Valor: Sobre a relação com os EUA, algumas economias que têm tratados de livre comércio com o país estão sentindo de modo mais acentuado a desaceleração americana. Se o tratado com a Colômbia já estivesse em vigor, o país poderia também estar mais vulnerável. Há alguma vantagem de não ter um TLC, neste momento ao menos?

Zuluaga: Não, não creio, porque os EUA são o principal sócio comercial da Colômbia independente de haver hoje uma queda na economia. As exportações colombianas para os EUA têm aumentado. Para nós, o TLC é prioritário porque permitirá à Colômbia consolidar um mercado e gerar possibilidade de atrair muito investimento. Hoje, com a debilidade do dólar associada ao ciclo econômico da Colômbia, há uma oportunidade para atrair investimento americano ao país.

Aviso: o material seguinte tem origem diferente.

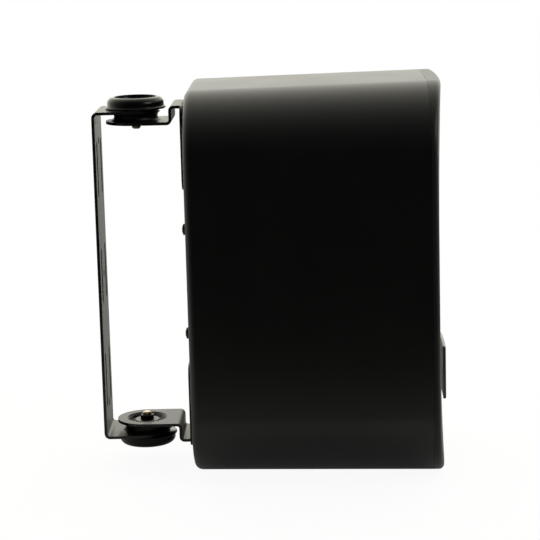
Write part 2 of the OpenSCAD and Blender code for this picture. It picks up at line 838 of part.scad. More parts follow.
module woofer_top_plate() {
    color(steel_black) at_woofer() translate([0, 0, -basket_depth - top_plate_t]) difference() {
        cylinder(r = motor_r, h = top_plate_t);
        translate([0, 0, -1]) cylinder(r = coil_r + 1.8, h = top_plate_t + 2);
    }
}

module woofer_magnet() {
    color([0.2, 0.2, 0.2]) at_woofer()
        translate([0, 0, -basket_depth - top_plate_t - magnet_t]) difference() {
            cylinder(d = magnet_d, h = magnet_t);
            translate([0, 0, -1]) cylinder(r = coil_r + 9, h = magnet_t + 2);
        }
}

module woofer_pole_plate() {
    back_z = -basket_depth - top_plate_t - magnet_t - pole_plate_t;
    color(steel_black) at_woofer() translate([0, 0, back_z]) {
        cylinder(r = motor_r, h = pole_plate_t);
        cylinder(r = coil_r - 0.6, h = pole_plate_t + magnet_t + top_plate_t);
    }
}

module woofer_screws() {
    color(screw_black) at_woofer() translate([0, 0, flange_t]) corner_places(woofer_screw_r)
        pan_screw(woofer_head_d, 2, woofer_screw_d, flange_t + baffle_t - 1);
}

// Half roll of rubber with a flat land on both sides; the outer one ends before the screw heads
module woofer_surround() {
    roll_r = (woofer_hole_r - 1 - cone_r) / 2;
    outer_land = woofer_screw_r - woofer_head_d / 2 - seat_gap;
    roll_end = cone_r + 2 * roll_r;
    color(black) at_woofer() translate([0, 0, flange_t]) rotate_extrude() {
        intersection() {
            translate([cone_r + roll_r, 0]) difference() {
                circle(roll_r);
                circle(roll_r - 1);
            }
            translate([cone_r, 0]) square([2 * roll_r, roll_r]);
        }
        translate([cone_r - 4, 0]) square([5, 1]);
        translate([roll_end - 1, 0]) square([outer_land - roll_end + 1, 1]);
    }
}

module woofer_cone() {
    neck_r = coil_r + 0.6;
    color([0.1, 0.1, 0.1]) at_woofer() rotate_extrude() polygon([
        [neck_r, cone_neck_z], [neck_r + 0.6, cone_neck_z - 1.5], [cone_r - 4, flange_t - 1.6],
        [cone_r, flange_t - 1], [cone_r, flange_t], [cone_r - 5, flange_t - 0.4]]);
}

module woofer_dust_cap() {
    cap_r = 20;
    dome_r = 34;
    rise = sqrt(dome_r * dome_r - cap_r * cap_r);
    color([0.09, 0.09, 0.09]) at_woofer() translate([0, 0, cone_z(cap_r) - rise])
        rotate_extrude() intersection() {
            difference() {
                circle(dome_r, $fn = 96);
                circle(dome_r - 1, $fn = 96);
            }
            translate([0, rise]) square(dome_r);
        }
}

// Height of the cone's front face at radius r
function cone_z(r) =
    cone_neck_z + (r - coil_r - 0.6) * (flange_t - 0.4 - cone_neck_z) / (cone_r - 5.6 - coil_r);

// Inside radius of the basket's slope at height z
function basket_r(z) =
    let (floor_z = basket_t - basket_depth)
    motor_r + (z - floor_z) * (basket_inner_r - motor_r) / (-basket_rim - floor_z);

module woofer_spider() {
    half_t = 0.4;
    outer_r = basket_r(spider_z - half_t) - run_gap;
    waves = 4;
    first_r = coil_r + 1.2;
    pitch = (outer_r - 6 - first_r) / waves;
    color([0.7, 0.55, 0.25]) at_woofer() translate([0, 0, spider_z]) rotate_extrude() {
        for (n = [0 : waves - 1]) translate([first_r + (n + 0.5) * pitch, 0]) intersection() {
            difference() {
                circle(pitch / 2 + 0.2);
                circle(pitch / 2 - 0.6);
            }
            translate([-pitch, n % 2 == 0 ? 0 : -pitch]) square([2 * pitch, pitch]);
        }
        translate([outer_r - 6.6, -half_t]) square([6.6, 2 * half_t]);
    }
}

module voice_coil() {
    color(copper) at_woofer() rotate_extrude() {
        translate([coil_r, -basket_depth - 10]) square([0.6, basket_depth + 10 + cone_neck_z + 1]);
        translate([coil_r + 0.5, -basket_depth - 9]) square([0.6, 13]);
    }
}

// Tweeter

module at_tweeter() {
    facing_front(0, baffle_y, tweeter_rise) children();
}

module tweeter_faceplate() {
    r = tweeter_d / 2;
    color(black) at_tweeter() difference() {
        rotate_extrude() polygon([
            [dome_d / 2 + 1, 0], [r, 0], [r, flange_t - 0.5], [r - 0.5, flange_t],
            [r - 6, flange_t], [dome_d / 2 + 1, 1]]);
        corner_places(tweeter_screw_r)
            translate([0, 0, -1]) cylinder(d = tweeter_screw_d + 2 * hole_gap, h = flange_t + 2);
    }
}

module tweeter_dome() {
    r = dome_d / 2;
    dome_h = 6;
    sphere_r = (r * r + dome_h * dome_h) / (2 * dome_h);
    color([0.15, 0.15, 0.15]) at_tweeter() rotate_extrude() intersection() {
        translate([0, dome_h - sphere_r]) difference() {
            circle(sphere_r, $fn = 96);
            circle(sphere_r - 0.6, $fn = 96);
        }
        square(r);
    }
}

module tweeter_magnet() {
    color([0.2, 0.2, 0.2]) at_tweeter() translate([0, 0, -tweeter_magnet_h])
        cylinder(d = tweeter_magnet_d, h = tweeter_magnet_h);
}

module tweeter_screws() {
    color(screw_black) at_tweeter() translate([0, 0, flange_t]) corner_places(tweeter_screw_r)
        pan_screw(5, 1.6, tweeter_screw_d, flange_t + baffle_t - 1);
}

module port_tube(side) {
    r = port_d / 2;
    color(black) facing_front(side * port_x, baffle_y, tweeter_rise) rotate_extrude() difference() {
        union() {
            translate([r, -port_l]) square([port_t, port_l + 2]);
            square([r + port_t + port_rim, 2]);
        }
        square([r, 3]);
        translate([r - eps, 2]) circle(1.5);
    }
}

// Crossover

module crossover_board() {
    color([0.1, 0.3, 0.15]) difference() {
        forward(board_y, board_t) translate([0, board_z]) square([board_w, board_h], center = true);
        forward(board_y + 1, board_t + 2) board_screw_places() circle(board_screw_d / 2 + seat_gap);
    }
}

module board_screws() {
    color([0.6, 0.6, 0.62]) facing_front(0, board_y - board_t, 0) board_screw_places()
        pan_screw(5.6, 1.8, board_screw_d, board_t + 6);
}

// Coil of diameter d and height h on the board, at x and z from its middle
module coil(x, z, d, h) {
    color(copper) facing_front(x, board_y - board_t, board_z + z) difference() {
        cylinder(d = d, h = h);
        translate([0, 0, -1]) cylinder(d = d * 0.45, h = h + 2);
    }
}

module crossover_coils() {
    coil(-board_w / 4, -4, board_w / 3, 15);
    coil(board_w / 4, 6, board_w / 4, 12);
}

// Capacitor of diameter d and length l lying on the board on its flat foot
module capacitor(x, z, d, l) {
    color([0.85, 0.7, 0.2])
        translate([x - l / 2, board_y - board_t - d / 2, board_z + z]) rotate([0, 90, 0]) {
            cylinder(d = d, h = l);
            translate([-d / 4, d / 4, 2]) cube([d / 2, d / 4, l - 4]);
        }
}

module crossover_capacitors() {
    capacitor(0.3 * board_w, -0.27 * board_h, 14, 30);
    capacitor(0, 0.23 * board_h, 11, 26);
}

// Wires inside the cabinet

wire_r = 1.1;
// Routes of the wires on the +X side; each has a twin on the -X side
input_route = [
    [post_x, stud_end_y, 0], [post_x, stud_end_y - 6, 0], [13, -104, 8], [13, -107, 26],
    [13, -103, 42], [13, -95, 51], [13, -89, 53], [13, board_y - board_t, 53]];
woofer_route = [
    [6, board_y - board_t, 56], [6, -90, 56], [6, -110, 52], [5, -140, 44], [5, -170, 38],
    [5, -184, 30], [5, -190, 20], [5, -190, 12], [5, baffle_y + 28, woofer_z + motor_r + 10]];
tweeter_route = [
    [9, board_y - board_t, 104], [9, -92, 104], [9, -110, 100], [8, -140, 88],
    [8, -170, 76], [8, -188, 70], [8, baffle_y + tweeter_magnet_h, 70]];

function unit(v) = v / norm(v);
function step_to(p, i) = unit(p[i] - p[i - 1]);
function heading(p, i) =
    i == 0 ? step_to(p, 1)
    : i == len(p) - 1 ? step_to(p, i)
    : unit(step_to(p, i) + step_to(p, i + 1));

// Round wire along the points p, with square-cut ends
module wire(p, sides = 8) {
    rings = [for (i = [0 : len(p) - 1])
        let (t = heading(p, i), u = unit(cross(t, [1, 0.02, 0.03])), v = cross(t, u))
        for (k = [0 : sides - 1]) p[i] + wire_r * (cos(k * 360 / sides) * u + sin(k * 360 / sides) * v)];
    n = len(p);
    walls = [for (i = [0 : n - 2], k = [0 : sides - 1])
        [i * sides + k, i * sides + (k + 1) % sides, (i + 1) * sides + (k + 1) % sides, (i + 1) * sides + k]];
    ends = [[for (k = [sides - 1 : -1 : 0]) k], [for (k = [0 : sides - 1]) (n - 1) * sides + k]];
    polyhedron(rings, concat(walls, ends), convexity = 4);
}

module wire_pair(p) {
    color([0.7, 0.1, 0.1]) wire(p);
    color([0.1, 0.1, 0.1]) mirror([1, 0, 0]) wire(p);
}

module damping_pad() {
    pad_depth = cab_d / 3;
    pad_top = woofer_z + cup_h / 3;
    color([0.85, 0.85, 0.8]) forward(cup_floor_y - panel_t - 2, pad_depth) intersection() {
        outline(-wall - hole_gap);
        translate([-cab_w / 2, -cab_h / 2]) square([cab_w, cab_h / 2 + pad_top]);
    }
}

wall_yoke();
knob(true);  // upper_knob
knob(false);  // lower_knob
pivot_bolt(true);  // upper_pivot_bolt
pivot_bolt(false);  // lower_pivot_bolt
spacer(true);  // upper_spacer
spacer(false);  // lower_spacer
washer(true);  // upper_washer
washer(false);  // lower_washer
nut(true);  // upper_nut
nut(false);  // lower_nut
cabinet_bracket(true);  // upper_cabinet_bracket
cabinet_bracket(false);  // lower_cabinet_bracket
bracket_screws();
cabinet_shell();
front_baffle();
baffle_screws();
grille();
grille_badge();
terminal_panel();
terminal_panel_screws();
post(-post_x);  // positive_post
post(post_x);  // negative_post
post_cap(-post_x, [0.7, 0.08, 0.08]);  // positive_cap
post_cap(post_x, [0.08, 0.08, 0.08]);  // negative_cap
terminal_nuts();
woofer_basket();
woofer_top_plate();
woofer_magnet();
woofer_pole_plate();
woofer_screws();
woofer_surround();
woofer_spider();
woofer_cone();
woofer_dust_cap();
voice_coil();
tweeter_faceplate();
tweeter_dome();
tweeter_magnet();
tweeter_screws();
port_tube(-1);  // left_port_tube
port_tube(1);  // right_port_tube
crossover_board();
crossover_coils();
crossover_capacitors();
board_screws();
wire_pair(input_route);  // input_wires
wire_pair(woofer_route);  // woofer_wires
wire_pair(tweeter_route);  // tweeter_wires
damping_pad();
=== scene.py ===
# %% [markdown]
# # A wall speaker on its pan yoke
# The speaker is a black moulded cabinet with a bowed perforated grille. Two bent brackets on its back are
# clamped by big knobs to the arms of a folded steel yoke, which is screwed to a wall.
# The construction comes from the packed frame. This script gives every piece its finish, and builds again
# the pieces whose looks need a finer mesh. Lengths in the code are metres, and `mm` turns millimetres into
# them. A name that ends in `_mm` holds millimetres.

# %% Load the frame
import json
import math

import bmesh
import bpy
from mathutils import Matrix, Vector


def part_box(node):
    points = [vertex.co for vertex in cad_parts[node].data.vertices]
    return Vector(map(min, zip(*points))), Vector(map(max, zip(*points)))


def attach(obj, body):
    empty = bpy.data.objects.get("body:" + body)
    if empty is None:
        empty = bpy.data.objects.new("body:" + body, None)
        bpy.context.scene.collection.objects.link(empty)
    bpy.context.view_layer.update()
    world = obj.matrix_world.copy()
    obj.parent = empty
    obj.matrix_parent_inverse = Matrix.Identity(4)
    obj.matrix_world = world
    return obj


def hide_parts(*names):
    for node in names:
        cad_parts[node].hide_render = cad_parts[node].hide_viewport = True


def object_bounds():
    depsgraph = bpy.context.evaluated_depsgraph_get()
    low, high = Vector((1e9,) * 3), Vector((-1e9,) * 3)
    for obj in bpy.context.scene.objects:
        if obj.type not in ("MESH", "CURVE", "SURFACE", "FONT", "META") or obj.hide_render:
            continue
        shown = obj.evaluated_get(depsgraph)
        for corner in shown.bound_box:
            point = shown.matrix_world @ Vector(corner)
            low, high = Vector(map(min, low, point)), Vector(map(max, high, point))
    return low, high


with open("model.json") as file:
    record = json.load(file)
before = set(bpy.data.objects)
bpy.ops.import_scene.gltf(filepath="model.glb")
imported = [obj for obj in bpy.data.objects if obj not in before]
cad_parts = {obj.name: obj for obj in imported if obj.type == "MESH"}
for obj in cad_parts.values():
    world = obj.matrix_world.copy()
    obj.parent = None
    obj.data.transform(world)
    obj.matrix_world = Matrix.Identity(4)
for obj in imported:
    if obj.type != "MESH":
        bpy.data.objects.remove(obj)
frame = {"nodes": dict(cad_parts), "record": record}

mm = 0.001
mm_per_metre = 1000.0
pan_axis_mm = (0, -28.25, 0)
weld_gap = 1e-6
cad_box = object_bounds()
nodes = frame["nodes"]
print("nodes in the frame:", len(nodes))


# %% [markdown]
# ## The camera
# The photograph looks at the speaker's left side, a little from above, through a long lens.
# Three angles, a distance and a focal length were fitted to about sixty points of the picture, so they are
# written here as they came out. A camera looks along its own -Z, so the three axes are put in a matrix.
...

Valor: Uma pesquisa recente apontou que a economia é o segundo assunto que mais preocupa os colombianos, perdendo só para a questão da segurança. O senhor crê que presidente Uribe teria uma aprovação tão alta se a avaliação fosse baseada apenas no desempenho da economia?

Zuluaga: A pesquisa anterior mostrava que cerca de 80% da popularidade do presidente se explicava pelo bom momento econômico. O que acontece é que estamos num momento em que a economia colombiana se desacelerou, o ambiente externo é mais difícil, há problemas de inflação e há setores afetados pela valorização do peso. Isso obviamente causa inquietações entre os colombianos.

Valor: Quais seriam os setores da economia brasileira que poderiam ter mais chances de sucesso ao investir na Colômbia?

Zuluaga: Há muito [espaço] para infra-estrutura, mineração, siderurgia, equipamentos e bens de capital e, obviamente, a área dos biocombustíveis, que com toda a experiência do Brasil, me parece que é também um campo de investimento muito grande para presença de capital brasileiro na Colômbia.